One issue that arises when equating this female figure with the sovereignty goddess lies in the fact that there is little suggestion of Connla’s becoming a king due to her choice. However, this may simply be an artifact of the story’s abrupt and inconclusive ending, which does not exclude the possibility that Connla exercises his given royal right once he reaches the Land of Women. Through her various connections to the transcendental, the female figure in this brief, ancient text serves as mediator for the realm beyond mortals.

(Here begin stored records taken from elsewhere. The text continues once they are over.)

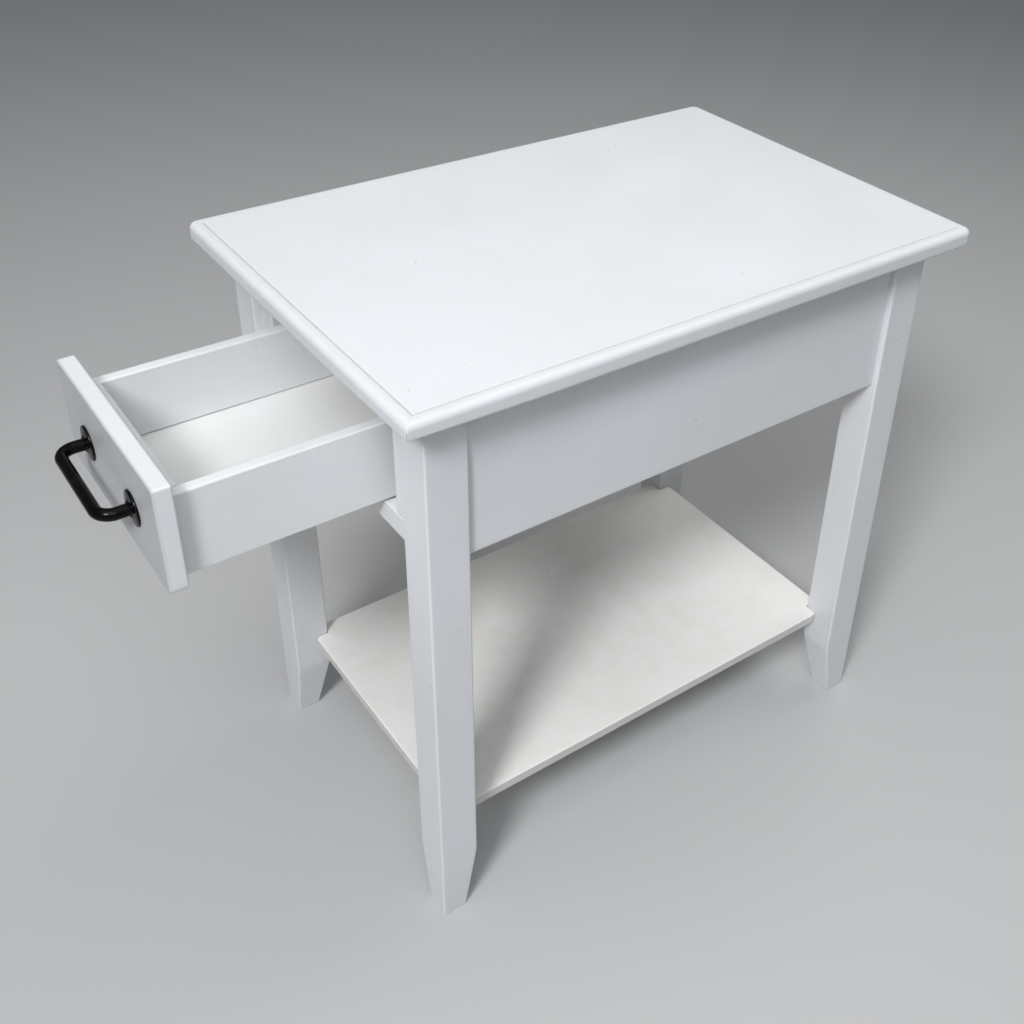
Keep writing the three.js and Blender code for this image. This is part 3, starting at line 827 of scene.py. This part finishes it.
# ---------------------------------------------------------------- pull and screws
def bar_line(left, right, axis_y, foot, height):
    """(point, direction) along the bar's middle, from its left foot to its right foot."""
    points = []
    for k in range(BAR_FOOT_STEPS + 1):
        y = foot - (foot - axis_y - BAR_BEND) * k / BAR_FOOT_STEPS
        points.append((Vector((left, y, height)), Vector((0, -1, 0))))
    for k in range(1, BAR_BEND_STEPS + 1):
        angle = math.pi / 2 * k / BAR_BEND_STEPS
        x = left + BAR_BEND * (1 - math.cos(angle))
        y = axis_y + BAR_BEND * (1 - math.sin(angle))
        points.append((Vector((x, y, height)), Vector((math.sin(angle), -math.cos(angle), 0))))
    mirrored = []
    for point, direction in reversed(points):
        across_middle = Vector((left + right - point.x, point.y, point.z))
        mirrored.append((across_middle, Vector((direction.x, -direction.y, 0))))
    run = right - left - 2 * BAR_BEND
    for k in range(1, BAR_GRIP_STEPS):
        x = left + BAR_BEND + run * k / BAR_GRIP_STEPS
        points.append((Vector((x, axis_y, height)), Vector((1, 0, 0))))
    return points + mirrored


def make_bar():
    """Round bar with two bends, rubbed in the middle."""
    low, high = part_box("pull_bar")
    radius = (high.z - low.z) / 2
    left, right = low.x + radius, high.x - radius
    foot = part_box("drawer_front")[0].y - BAR_FOOT
    up = Vector((0, 0, 1))
    rings = []
    for point, direction in bar_line(left, right, low.y + radius, foot, (high.z + low.z) / 2):
        sideways = Vector((direction.y, -direction.x, 0))
        grip = max(0.0, 1 - abs(point.x - (left + right) / 2) / GRIP_REACH)
        ring = []
        for k in range(BAR_SIDES):
            angle = 2 * math.pi * k / BAR_SIDES
            away = sideways * math.cos(angle) + up * math.sin(angle)
            ring.append((point + away * radius, GRIP_WEAR * grip))
        rings.append(ring)
    finish_mesh("pull_bar", *skin(rings), "drawer", "black_metal", black)
    return radius


def rosette_profile(neck, rim, deep):
    """Closed section of a rosette: (radius, distance off the drawer's face, wear)."""
    return [
        (neck, 0.1 * MM, 0.2),
        (rim - 0.5 * MM, 0.0, 0.6),
        (rim, 0.4 * MM, 1.0),
        (rim, 1.2 * MM, 1.0),
        (rim - 0.3 * MM, 1.8 * MM, 1.0),
        (rim - 1.0 * MM, 2.15 * MM, 0.8),
        (rim - 2.2 * MM, 2.4 * MM, 0.3),
        (rim * 0.7, 2.75 * MM, 0.1),
        (neck + 3.4 * MM, 3.1 * MM, 0.0),
        (neck + 2.2 * MM, 3.4 * MM, 0.0),
        (neck + 1.5 * MM, 3.9 * MM, 0.2),
        (neck + 1.1 * MM, deep - 0.12 * MM, 0.4),
        (neck + 0.6 * MM, deep, 0.3),
        (neck, deep, 0.2),
        (neck, deep * 0.5, 0.0),
    ]


def make_rosette(node, bar_radius):
    """Turned disc with a raised collar round the bar's foot."""
    low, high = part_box(node)
    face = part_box("drawer_front")[0].y
    centre = Vector(((low.x + high.x) / 2, face, (low.z + high.z) / 2))
    profile = rosette_profile(bar_radius + ROSETTE_PLAY, (high.x - low.x) / 2, high.y - low.y)
    rings = []
    for radius, distance, wear in profile:
        ring = []
        for k in range(ROSETTE_SIDES):
            angle = 2 * math.pi * k / ROSETTE_SIDES
            away = Vector((radius * math.cos(angle), -distance, radius * math.sin(angle)))
            ring.append((centre + away, wear))
        rings.append(ring)
    rings.append(rings[0])
    finish_mesh(node, *skin(rings, False), "drawer", "black_metal", black)


bar_r = make_bar()
make_rosette("pull_rosette_left", bar_r)
make_rosette("pull_rosette_right", bar_r)


def cross_recess(r, angle, head, head_t):
    """Depth of the cross recess at a point of a screw's head."""
    x, y = abs(r * math.cos(angle)), abs(r * math.sin(angle))
    if min(x, y) >= RECESS_HALF_WIDTH * head or max(x, y) >= RECESS_REACH * head:
        return 0.0
    return head_t * RECESS_DEPTH * (1 - max(x, y) / (RECESS_RUN * head)) + head_t * RECESS_RIM


def screw_profile(head, head_t, shank, length):
    """(radius, height over the middle of the head's face, whether it is on that face), down to the tip."""
    profile = []
    for k in range(HEAD_RINGS + 1):
        r = head * k / HEAD_RINGS
        profile.append((r, head_t * CROWN * (1 - (r / head) ** 2) - head_t * CROWN, True))
    profile += [
        (head, -head_t * 0.5, False),
        (head * 0.97, -head_t * 0.97, False),
        (head * 0.9, -head_t, False),
        (shank, -head_t, False),
    ]
    for k in range(THREAD_TURNS * 2):
        r = shank * (1.0 if k % 2 else THREAD_ROOT)
        profile.append((r, -head_t - (length - head_t - shank) * (k + 1) / (THREAD_TURNS * 2 + 1), False))
    profile.append((shank * 0.1, -length, False))
    return profile


def make_screw(node, body):
    """Pan-head screw with a cross recess, in a CAD screw's place."""
    low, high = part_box(node)
    size = high - low
    axis = max(range(3), key=lambda i: size[i])
    head = min(size) / 2
    head_t = head * HEAD_T
    points_up = axis == Z
    start = low[axis] if points_up else high[axis]
    outward = -1 if points_up else 1
    middle_u, middle_v = across(axis, (low + high) / 2)
    rings = []
    for r, rise, on_face in screw_profile(head, head_t, head * SHANK, size[axis]):
        ring = []
        for k in range(SCREW_SIDES):
            angle = 2 * math.pi * k / SCREW_SIDES
            sunk = cross_recess(r, angle, head, head_t) if on_face else 0.0
            u = middle_u + r * math.cos(angle)
            v = middle_v + r * math.sin(angle)
            ring.append((on_axis(axis, start + outward * (rise - sunk), u, v), 0.0))
        rings.append(ring)
    finish_mesh(node, *skin(rings), body, "steel", steel)


for screw in sorted(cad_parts):
    if "_screw_" in screw:
        make_screw(screw, "table" if screw.startswith("cleat") else "drawer")


# ---------------------------------------------------------------- floor, light and camera
STUDIO_GREY = (0.53, 0.53, 0.53)      # the floor that the table stands on
STUDIO_CLOUD = (0.99, 0.99, 0.99)     # its slight unevenness
STUDIO_HALF = 14.0                    # half its length and width
SKY = (0.88, 0.94, 1.0, 1.0)
SKY_STRENGTH = 0.124
LIT_HEIGHT = 0.35            # height on the table that the lights point at
LIGHTS = (
    # (name, azimuth, elevation, distance, size, watts, colour)
    ("key", 34, 43, 4.5, 1.0, 125.0, (0.975, 0.986, 1.0)),
    ("front_fill", 30, 55, 2.2, 0.62, 4.0, (0.985, 0.99, 1.0)),
    ("side_fill", 60, 45, 2.2, 0.9, 8.4, (0.88, 0.94, 1.0)),
    ("back_fill", 180, 60, 2.2, 1.2, 12.1, (1.0, 0.99, 0.975)),
    ("overhead", 10, 78, 2.6, 2.4, 15.4, (1.0, 0.99, 0.975)),
)


def stage_material(name, colour):
    """Plain matt grey, slightly uneven."""
    n = Nodes(name)
    cloud = n.noise(n.position, 1.2, detail=2.0, roughness=0.5)
    clouded = n.mix(n.remap(cloud, NOISE_RANGE), tinted(colour, STUDIO_CLOUD), colour)
    n.link(clouded, n.shader.inputs["Base Color"])
    n.shader.inputs["Roughness"].default_value = 0.85
    return n.material


def make_floor():
    """Large flat floor at the table's feet."""
    mesh = bpy.data.meshes.new("floor")
    corners = [(x, y, 0) for x, y in rectangle((-STUDIO_HALF, -STUDIO_HALF), (STUDIO_HALF, STUDIO_HALF))]
    mesh.from_pydata(corners, [], [(0, 1, 2, 3)])
    mesh.materials.append(stage_material("floor", STUDIO_GREY))
    floor = bpy.data.objects.new("floor", mesh)
    bpy.context.scene.collection.objects.link(floor)


def make_world():
    """Faint cool light from all round."""
    world = bpy.data.worlds.new("studio")
    world.use_nodes = True
    background = world.node_tree.nodes["Background"]
    background.inputs["Color"].default_value = SKY
    background.inputs["Strength"].default_value = SKY_STRENGTH
    bpy.context.scene.world = world


def make_light(name, azimuth, elevation, distance, size, watts, colour):
    """Disc light that points at the table. Azimuth 0 is in front of the drawer, and 90 is on the right."""
    top_low, top_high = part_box("top_panel")
    target = Vector(((top_low.x + top_high.x) / 2, (top_low.y + top_high.y) / 2, LIT_HEIGHT))
    a, e = math.radians(azimuth), math.radians(elevation)
    away = Vector((math.sin(a) * math.cos(e), -math.cos(a) * math.cos(e), math.sin(e)))
    data = bpy.data.lights.new(name, "AREA")
    data.shape = "DISK"
    data.size = size
    data.energy = watts
    data.color = colour
    light = bpy.data.objects.new(name, data)
    light.location = target + away * distance
    light.rotation_mode = "QUATERNION"
    light.rotation_quaternion = (-away).to_track_quat("-Z", "Y")
    bpy.context.scene.collection.objects.link(light)


def make_camera():
    """Camera in front of the table and to its right, higher than its top."""
    legs_middle = (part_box("leg_front_right")[0].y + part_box("leg_back_right")[1].y) / 2
    place = Vector((0.8536, legs_middle - 0.6489, 1.0976))
    tilt, roll, heading = math.radians(57.5416), math.radians(-1.8265), math.radians(53.7696)
    data = bpy.data.cameras.new("camera")
    data.sensor_width = 36.0
    data.lens = 43.52
    data.shift_x = -0.070
    data.shift_y = -0.111
    camera = bpy.data.objects.new("camera", data)
    camera.matrix_world = Matrix.Translation(place) @ Euler((tilt, roll, heading)).to_matrix().to_4x4()
    bpy.context.scene.collection.objects.link(camera)
    bpy.context.scene.camera = camera


make_floor()
make_world()
for light_values in LIGHTS:
    make_light(*light_values)
make_camera()
bpy.context.scene.view_settings.view_transform = "Standard"
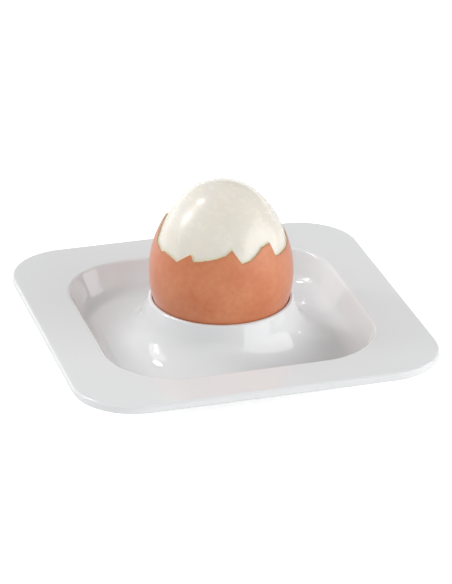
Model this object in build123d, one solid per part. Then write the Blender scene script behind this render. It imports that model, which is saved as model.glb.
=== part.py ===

What her existence symbolizes provides a way to blur the lines of the strict dichotomy of physical vs. the metaphysical suggested by the story’s concrete events. Thus, the warning presented in its introduction does readers justice, for taking the text as merely a sequence of events precludes this important theme embedded within. Moreover, even though this female figure’s actions are specific, her lack of name suggests that her identity, and what it represents here, is the manifestation of a more general theme. This particular instance of symbolism not only adds a new level of complexity to this tale’s simple plot, but may also offer an indication to the role of women in medieval Irish literature as a whole.